Direktur Pemberdayaan Zakat dan Wakaf, Waryono Abdul Ghafur, menjelaskan bahwa Kota Wakaf bukan hanya sebatas penetapan administratif, tetapi dirancang sebagai ekosistem sosial-ekonomi yang produktif. Menurutnya, program ini harus dikelola dengan prinsip pemberdayaan, kolaborasi, dan manfaat nyata bagi kesejahteraan masyarakat. Ia menyebutkan bahwa Baznas, BWI, LAZ, serta pemerintah daerah akan terlibat aktif dalam pengelolaannya.
Waryono menilai daerah yang dipilih telah menunjukkan komitmen nyata dalam mengembangkan wakaf produktif. Mulai dari wakaf uang, wakaf pertanian, hingga pemanfaatan aset wakaf untuk pendidikan dan pemberdayaan ekonomi. Hal ini menunjukkan bahwa wakaf tidak hanya menjadi bentuk ibadah, tetapi juga alat strategis untuk membangun kesejahteraan umat.
Kepala Subdirektorat Bina Kelembagaan dan Kerja Sama Zakat dan Wakaf, Muhibbudin, menilai program ini sebagai tonggak penting dalam pembangunan ekosistem wakaf di Indonesia. Setiap kota memiliki mandat jelas untuk memberdayakan aset wakaf, membina nazir, serta mengintegrasikan wakaf ke dalam pembangunan ekonomi umat. Ia berharap model ini bisa direplikasi di wilayah lain.

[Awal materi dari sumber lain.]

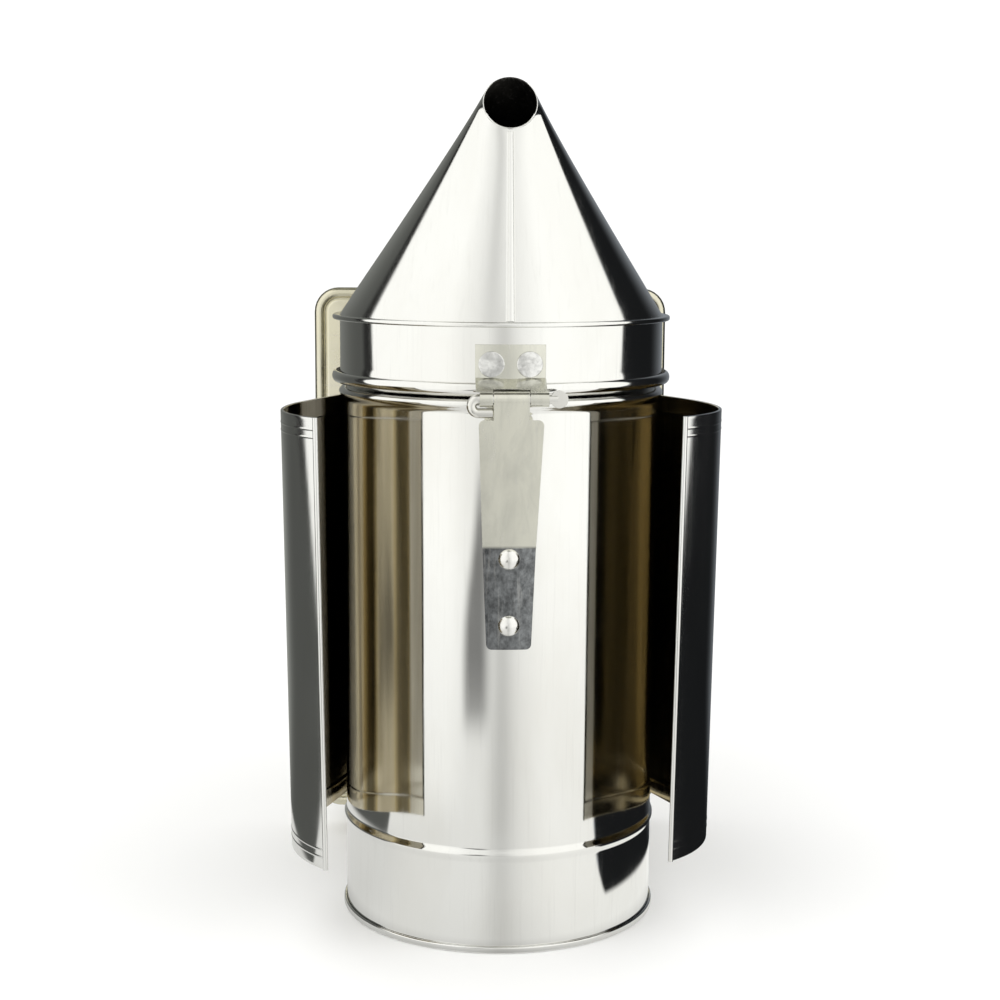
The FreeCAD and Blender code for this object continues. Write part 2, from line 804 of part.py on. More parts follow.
def make_flap():
    """Leather flap over the intake, on the inside of the rear board, hung from its upper edge."""
    radius = valve_radius + flap_overlap
    start = flap_start() + body_clearance
    disc = rod(radius, Vec(0, start, valve_z), Vec(0, start + flap_thickness, valve_z))
    hinge_z = flap_hinge_z()
    half = radius * flap_tail_share
    tail = box(Vec(-half, start, valve_z), Vec(half, start + flap_thickness, hinge_z - flap_gap))
    far_y = start + 2 * radius
    below = box(Vec(-2 * radius, 0, valve_z - 2 * radius), Vec(2 * radius, far_y, hinge_z - flap_gap))
    return joined([disc, tail]).common(below)


def flap_hinge_z():
    return valve_z + valve_radius + flap_overlap - 2 * flap_gap


def make_flap_strip():
    """Root of the flap, riveted to the board."""
    radius = valve_radius + flap_overlap
    start = flap_start()
    low = flap_hinge_z() + body_clearance
    half = radius * flap_tail_share
    return box(Vec(-half, start, low), Vec(half, start + flap_thickness, low + flap_strip_height))


def flap_rivet_places():
    return [Vec(side * flap_rivet_x, 0, flap_hinge_z() + flap_rivet_rise) for side in (-1, 1)]


def flap_rivet_holes():
    holes = []
    for place in flap_rivet_places():
        holes.append(through_tray(flap_rivet_radius, place.x, place.z))
    return holes


def make_flap_rivets():
    rivets = []
    for place in flap_rivet_places():
        outside = place + along_y * tray_front_y
        inside = place + along_y * (flap_start() + flap_thickness)
        head = along_y * flap_rivet_height
        shank = rod(flap_rivet_radius, outside - head, inside + head)
        outer = rod(flap_rivet_head, outside - head, outside)
        inner = rod(flap_rivet_head, inside, inside + head)
        rivets.append(joined([shank, outer, inner]))
    return Part.makeCompound(rivets)


# ---- grate ----

def make_grate_plate():
    radius = barrel_radius - sheet - grate_gap
    plate = Part.makeCylinder(radius, grate_sheet, Vec(0, 0, grate_z))
    holes = []
    rows = int(radius / grate_hole_pitch) + 1
    for row in range(-rows, rows + 1):
        for column in range(-rows, rows + 1):
            x = (column + 0.5 * (row % 2)) * grate_hole_pitch
            y = row * grate_hole_pitch * math.sqrt(0.75)
            if math.hypot(x, y) < radius - 3 * grate_hole_radius:
                holes.append(Part.makeCylinder(grate_hole_radius, grate_sheet, Vec(x, y, grate_z)))
    return plate.cut(holes)


def make_grate_legs():
    """Bent strips under the plate's edge, spread round so that none stands before the air inlet."""
    reach = barrel_radius - sheet - grate_gap - 1
    half = grate_leg_width / 2
    inside = reach - grate_sheet
    foot = base_thickness + body_clearance
    post = box(Vec(inside, -half, foot), Vec(reach, half, grate_z))
    shelf = box(Vec(reach - grate_leg_shelf, -half, grate_z - grate_sheet), Vec(reach, half, grate_z))
    limit = Part.makeCylinder(reach + sheet, grate_z)
    leg = joined([post, shelf]).common(limit)
    return Part.makeCompound(spread(leg, grate_leg_places))


def build():
    os.makedirs("parts", exist_ok=True)
    front = -math.pi / 2
    back = math.pi / 2
    shell_inner = barrel_radius - sheet
    strap_outer = barrel_radius + strap_sheet
    shield_outer = shield_path_radius + sheet / 2
    bracket_outer = shield_outer + bracket_sheet

    # barrel and hinge
    strap_holes = [rivet_hole(front, z) for z in strap_rivet_z]
    bracket_holes = [rivet_hole(back, z) for z in bracket_rivet_heights()]
    inlet_hole = rod(inlet_radius, Vec(0, inlet_start_y, inlet_z), Vec(0, inlet_end_y, inlet_z))
    shell = make_barrel_shell().cut(strap_holes + bracket_holes + [inlet_hole])
    strap = make_hinge_strap().cut(strap_holes)
    save(shell, "barrel_shell")
    save(make_base_plate(), "base_plate")
    save(make_air_inlet(), "air_inlet_tube")
    save(strap, "hinge_strap")
    save(make_hinge_pin(), "hinge_pin")
    strap_rivets = []
    for z in strap_rivet_z:
        strap_rivets.append(rivet(front, z, shell_inner, strap_outer, domed_head, barrel_tail_height))
    save(Part.makeCompound(strap_rivets), "strap_rivets")

    # heat shield and brackets
    shield = make_heat_shield().cut(bracket_holes)
    save(shield, "heat_shield")
    gap_ring = ring(barrel_radius, shield_path_radius - sheet / 2, 0, neck_top)
    spacers = []
    for z in bracket_rivet_heights():
        start = Vec(0, barrel_radius - spacer_wall, z)
        spacer = tube(tail_radius + spacer_wall, rivet_shank, start, Vec(0, shield_outer, z))
        spacers.append(spacer.common(gap_ring))
    save(Part.makeCompound(spacers), "shield_spacers")
    brackets = [make_bracket(z).cut(bracket_holes) for z in bracket_z]
    bolt_holes = [through_tray(bolt_radius + bolt_clearance, x, z) for x, z in bolt_places()]
    brackets = [bracket.cut(bolt_holes) for bracket in brackets]
    save(brackets[0], "lower_bracket")
    save(brackets[1], "upper_bracket")
    rivets = []
    for z in bracket_rivet_heights():
        rivets.append(rivet(back, z, shell_inner, bracket_outer, domed_head, barrel_tail_height))
    save(Part.makeCompound(rivets), "bracket_rivets")
    save(Part.makeCompound([make_bolt(x, z) for x, z in bolt_places()]), "bracket_bolts")
    save(Part.makeCompound([make_nut(x, z) for x, z in bolt_places()]), "bracket_nuts")

    # lid
    leaf_turn = math.asin(leaf_rivet_x / collar_outer)
    leaf_angles = [front - leaf_turn, front + leaf_turn]
    tab_turn = math.asin(tab_rivet_x / collar_outer)
    tab_angles = [back - tab_turn, back + tab_turn]
    lid_outer = collar_outer + strap_sheet
    leaf_holes = [rivet_hole(angle, leaf_rivet_z) for angle in leaf_angles]
    tab_holes = [rivet_hole(angle, tab_rivet_z) for angle in tab_angles]
    collar = make_lid_collar().cut(leaf_holes + tab_holes)
    leaf = make_lid_leaf().cut(leaf_holes)
    tab = make_lift_tab().cut(tab_holes)
    save(collar, "lid_collar")
    save(edge_torus(edge_roll_radius - sheet), "lid_edge_wire")
    save(make_lid_cone(), "lid_cone")
    save(leaf, "lid_hinge_leaf")
    leaf_rivets = []
    for angle in leaf_angles:
        leaf_rivets.append(rivet(angle, leaf_rivet_z, collar_inner, lid_outer, flat_head, lid_tail_height))
    save(Part.makeCompound(leaf_rivets), "lid_leaf_rivets")
    save(tab, "lid_lift_tab")
    tab_rivets = []
    for angle in tab_angles:
        tab_rivets.append(rivet(angle, tab_rivet_z, collar_inner, lid_outer, domed_head, lid_tail_height))
    save(Part.makeCompound(tab_rivets), "lift_tab_rivets")

    # grate
    save(make_grate_plate(), "grate_plate")
    save(make_grate_legs(), "grate_legs")

    # bellows, front half
    outlet = through_tray(outlet_radius, 0, inlet_z)
    front_holes = bolt_holes + [outlet]
    nail_holes = tack_holes()
    front_tray = make_tray(front_holes + nail_holes)
    front_board = make_board(front_holes + nail_holes)
    gusset = make_leather().cut(nail_holes)
    save(front_tray, "bellows_front_tray")
    save(front_board, "bellows_front_board")
    save(make_tacks([front_tray]), "front_tray_tacks")
    save(gusset, "bellows_leather")
    save(seat_cup(), "spring_seat_front")
    save(make_spring(), "bellows_spring")

    # bellows, rear half
    rear_holes = [valve_hole()] + nail_holes + flap_rivet_holes()
    rear_tray = make_tray(rear_holes)
    save(mirrored_back(rear_tray), "bellows_rear_tray")
    save(mirrored_back(make_board(rear_holes)), "bellows_rear_board")
    save(mirrored_back(make_tacks([rear_tray])), "rear_tray_tacks")
    save(mirrored_back(seat_cup()), "spring_seat_rear")
    save(mirrored_back(valve_ring()), "valve_ring")
    save(mirrored_back(make_flap()), "valve_flap")
    save(mirrored_back(make_flap_strip().cut(flap_rivet_holes())), "valve_flap_strip")
    save(mirrored_back(make_flap_rivets()), "valve_rivets")


build()
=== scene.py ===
import bmesh
import bpy
import math
from mathutils import Matrix, Quaternion, Vector


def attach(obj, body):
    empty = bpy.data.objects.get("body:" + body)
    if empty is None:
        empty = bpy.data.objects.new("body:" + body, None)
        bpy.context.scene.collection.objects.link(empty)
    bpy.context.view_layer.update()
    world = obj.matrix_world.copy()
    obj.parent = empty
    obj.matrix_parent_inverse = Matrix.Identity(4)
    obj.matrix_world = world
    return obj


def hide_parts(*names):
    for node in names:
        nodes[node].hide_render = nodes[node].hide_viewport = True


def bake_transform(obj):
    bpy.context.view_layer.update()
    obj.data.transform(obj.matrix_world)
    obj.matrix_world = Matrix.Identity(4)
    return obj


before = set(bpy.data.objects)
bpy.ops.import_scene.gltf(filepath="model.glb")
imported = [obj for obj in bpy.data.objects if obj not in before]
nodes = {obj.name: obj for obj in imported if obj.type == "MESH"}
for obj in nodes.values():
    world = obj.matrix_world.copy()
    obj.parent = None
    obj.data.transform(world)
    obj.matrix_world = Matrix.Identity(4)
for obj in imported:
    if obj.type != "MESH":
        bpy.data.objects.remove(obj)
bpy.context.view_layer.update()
print("frame loaded:", len(nodes), "nodes")


def addNode(tree, kind, settings=None, values=None):
    made = tree.nodes.new("ShaderNode" + kind)
    for key, value in (settings or {}).items():
        setattr(made, key, value)
    for key, value in (values or {}).items():
        made.inputs[key].default_value = value
    return made


# Object coordinates, scaled apart along x, y and z
def stretched(tree, scale):
    place = addNode(tree, "TexCoord")
    mapping = addNode(tree, "Mapping", None, {"Scale": scale})
    tree.links.new(place.outputs["Object"], mapping.inputs["Vector"])
    return mapping.outputs["Vector"]


def grain(tree, scale, detail=4.0, rough=0.55, twist=0.0):
    values = {"Scale": 1.0, "Detail": detail, "Roughness": rough, "Distortion": twist}
    made = addNode(tree, "TexNoise", None, values)
    tree.links.new(stretched(tree, scale), made.inputs["Vector"])
    return made.outputs["Fac"]


def ranged(tree, value, low, high, outLow, outHigh):
    values = {"From Min": low, "From Max": high, "To Min": outLow, "To Max": outHigh}
    made = addNode(tree, "MapRange", None, values)
    tree.links.new(value, made.inputs["Value"])
    return made.outputs["Result"]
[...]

Berikut adalah sepuluh kabupaten dan kota yang ditetapkan sebagai Kota Wakaf 2025:
- Kabupaten Cianjur, Jawa Barat
- Kabupaten Cirebon, Jawa Barat
- Kabupaten Indramayu, Jawa Barat
- Kabupaten Kendal, Jawa Tengah
- Kabupaten Kulon Progo, D.I. Yogyakarta
- Kabupaten Maros, Sulawesi Selatan
- Kota Ambon, Maluku
- Kota Mataram, Nusa Tenggara Barat
- Kota Semarang, Jawa Tengah
- Kota Surabaya, Jawa Timur
Program ini tidak hanya menekankan pada pengelolaan aset wakaf, tetapi juga mendorong digitalisasi layanan, pemetaan aset potensial, serta peningkatan kapasitas nazir. Kemenag berharap, dengan langkah ini, wakaf bisa bertransformasi menjadi instrumen strategis untuk pengentasan kemiskinan dan pemerataan pembangunan.
Menurut Muhibbudin, wakaf bukan hanya ibadah, tetapi juga menjadi alat besar dalam membangun kesejahteraan umat. Ia menekankan pentingnya nazir yang kompeten, sistem pembiayaan kolaboratif, dan pemanfaatan aset yang tepat guna. Langkah ini dinilai sangat penting mengingat potensi wakaf di Indonesia sangat besar, namun pemanfaatannya masih jauh dari optimal.
Dengan penetapan Kota Wakaf, pemerintah berharap lahir pusat-pusat percontohan yang mampu menjadikan wakaf sebagai kekuatan ekonomi umat di tingkat daerah. Hal ini diharapkan dapat memberikan dampak positif secara luas, baik dalam pemberdayaan masyarakat maupun dalam pengembangan ekonomi lokal.